Geochemistry of Recent oxic and anoxic marine sediments: Implications for the geological record

The distributions of certain minor and trace elements in marine sediments should potentially provide forensic tools for determining the redox conditions of the bottom waters at the time of deposition. The ability to identify such conditions in the geological past is important because (1) current models of the conditions of formation of organic-rich rocks require reexamination, (2) a method to determine whether the areal extent of anoxic waters expanded or retracted in response to palaeoceanographic changes is required, and (3) the effects of such environmental changes on the geochemical balance of these elements in the ocean need to be understood.
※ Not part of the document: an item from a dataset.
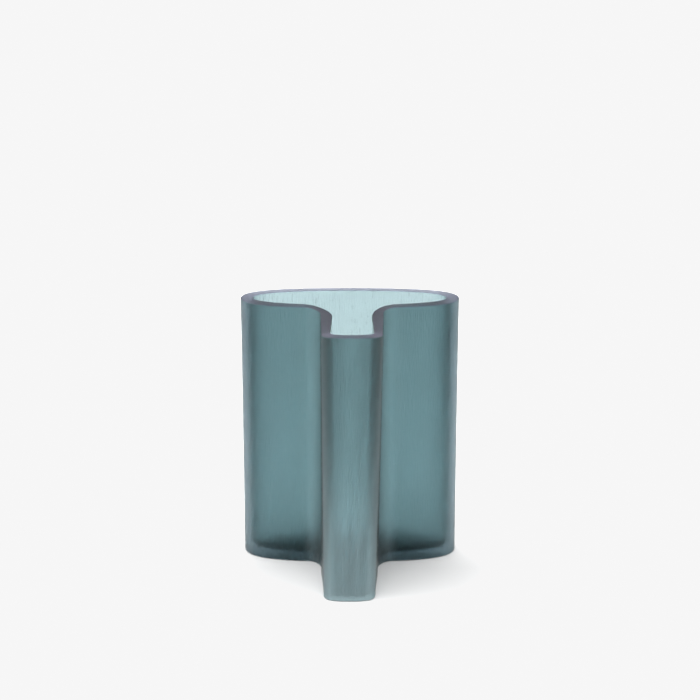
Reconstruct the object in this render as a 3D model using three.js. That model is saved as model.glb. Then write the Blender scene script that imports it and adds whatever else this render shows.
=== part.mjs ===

Recent research has suggested that some minor and trace elements are precipitated where free dissolved sulphide is present (Cu, Cd, Ni, Zn) without undergoing a valency change, whereas others undergo a change in valency and are either more efficiently adsorbed onto solid surfaces under oxic (I) or anoxic (V) conditions or are precipitated under anoxic conditions (Cr, Mn, Mo, Re, U, V). Hence, the enrichment of these minor and trace elements relative to their crustal abundances indicates that the host sediments accumulated under anoxic conditions, although not necessarily under anoxic bottom waters. Examination of the chemical composition of the sediments of anoxic basins, continental margin sediments and oxidized deepsea sediments shows that I and Mn enrichments are reliable indicators of bottom water oxygenation, whereas enrichments of the remaining elements reflect either bottom water anoxia or element uptake by subsurface anoxic sediments below a relatively thin surficial oxic veneer. Hence, the absence of metal enrichment in these cases can be taken as firm evidence that the bottom waters of a basin of sedimentation were not anoxic. These behaviours may be used to propose, for example, that the Holocene sapropel in the Black Sea accumulated under oxic bottom waters, whereas the modern facies reflects its formation under the prevailing intensely anoxic conditions, and that the Panama Basin bottom waters were not anoxic during the Last Glacial Maximum when the rate of accumulation of organic carbon increased. Likewise, the enrichment of Mn as a mixed carbonate phase in some ancient black shales strongly suggests that they formed under oxic bottom waters rather than anoxic conditions as is commonly assumed.